* Given problem: Among the entries below, find the line with "Recreate this object", then quote it and each following line up to and including the line with "wasm.setup();", and nothing else.

* Material for the task:
------------------------------------------------------------
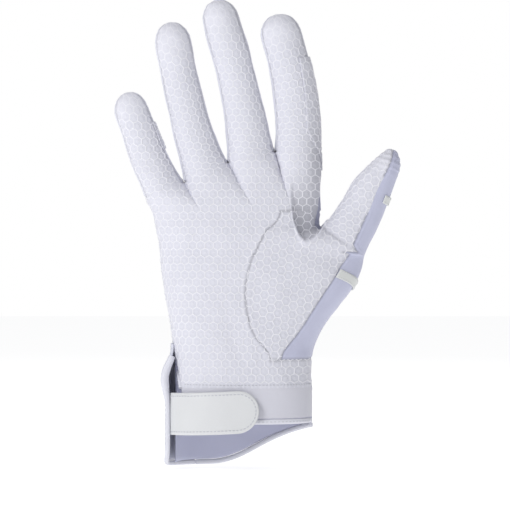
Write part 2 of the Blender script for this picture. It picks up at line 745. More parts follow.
------------------------------------------------------------
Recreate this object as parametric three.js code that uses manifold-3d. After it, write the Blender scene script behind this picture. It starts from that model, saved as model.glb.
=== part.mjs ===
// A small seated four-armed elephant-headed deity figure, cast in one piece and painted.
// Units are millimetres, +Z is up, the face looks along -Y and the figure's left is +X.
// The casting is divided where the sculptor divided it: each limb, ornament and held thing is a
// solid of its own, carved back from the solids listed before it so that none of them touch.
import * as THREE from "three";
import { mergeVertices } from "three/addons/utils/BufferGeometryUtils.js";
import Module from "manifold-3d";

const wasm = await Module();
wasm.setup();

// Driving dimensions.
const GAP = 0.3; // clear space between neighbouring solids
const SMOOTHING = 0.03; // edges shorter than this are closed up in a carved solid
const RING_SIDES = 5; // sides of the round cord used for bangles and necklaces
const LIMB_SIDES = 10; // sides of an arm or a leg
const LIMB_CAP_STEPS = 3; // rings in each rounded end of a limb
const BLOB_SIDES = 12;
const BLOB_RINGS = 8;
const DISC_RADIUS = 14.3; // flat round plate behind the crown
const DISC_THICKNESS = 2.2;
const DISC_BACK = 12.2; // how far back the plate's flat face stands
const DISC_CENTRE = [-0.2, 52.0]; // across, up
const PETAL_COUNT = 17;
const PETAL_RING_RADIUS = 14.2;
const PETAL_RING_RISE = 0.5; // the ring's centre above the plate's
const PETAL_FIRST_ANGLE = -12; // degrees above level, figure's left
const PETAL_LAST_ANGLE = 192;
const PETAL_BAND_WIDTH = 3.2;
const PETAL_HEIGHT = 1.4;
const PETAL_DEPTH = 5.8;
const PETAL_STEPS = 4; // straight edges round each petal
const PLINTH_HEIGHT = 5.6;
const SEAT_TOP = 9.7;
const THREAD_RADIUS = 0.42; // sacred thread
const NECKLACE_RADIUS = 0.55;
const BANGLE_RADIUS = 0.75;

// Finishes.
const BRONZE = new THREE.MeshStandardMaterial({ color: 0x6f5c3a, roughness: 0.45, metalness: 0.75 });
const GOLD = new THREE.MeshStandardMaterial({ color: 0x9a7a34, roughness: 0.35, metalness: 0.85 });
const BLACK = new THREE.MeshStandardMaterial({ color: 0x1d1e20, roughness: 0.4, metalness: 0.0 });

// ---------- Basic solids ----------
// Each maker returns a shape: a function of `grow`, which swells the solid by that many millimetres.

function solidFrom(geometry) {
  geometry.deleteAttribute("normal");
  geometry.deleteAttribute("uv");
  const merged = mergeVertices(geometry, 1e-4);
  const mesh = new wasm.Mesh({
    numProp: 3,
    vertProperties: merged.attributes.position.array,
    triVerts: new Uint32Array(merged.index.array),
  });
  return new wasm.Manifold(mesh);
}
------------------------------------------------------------
* Correct response:
Recreate this object as parametric three.js code that uses manifold-3d. After it, write the Blender scene script behind this picture. It starts from that model, saved as model.glb.
=== part.mjs ===
// A small seated four-armed elephant-headed deity figure, cast in one piece and painted.
// Units are millimetres, +Z is up, the face looks along -Y and the figure's left is +X.
// The casting is divided where the sculptor divided it: each limb, ornament and held thing is a
// solid of its own, carved back from the solids listed before it so that none of them touch.
import * as THREE from "three";
import { mergeVertices } from "three/addons/utils/BufferGeometryUtils.js";
import Module from "manifold-3d";

const wasm = await Module();
wasm.setup();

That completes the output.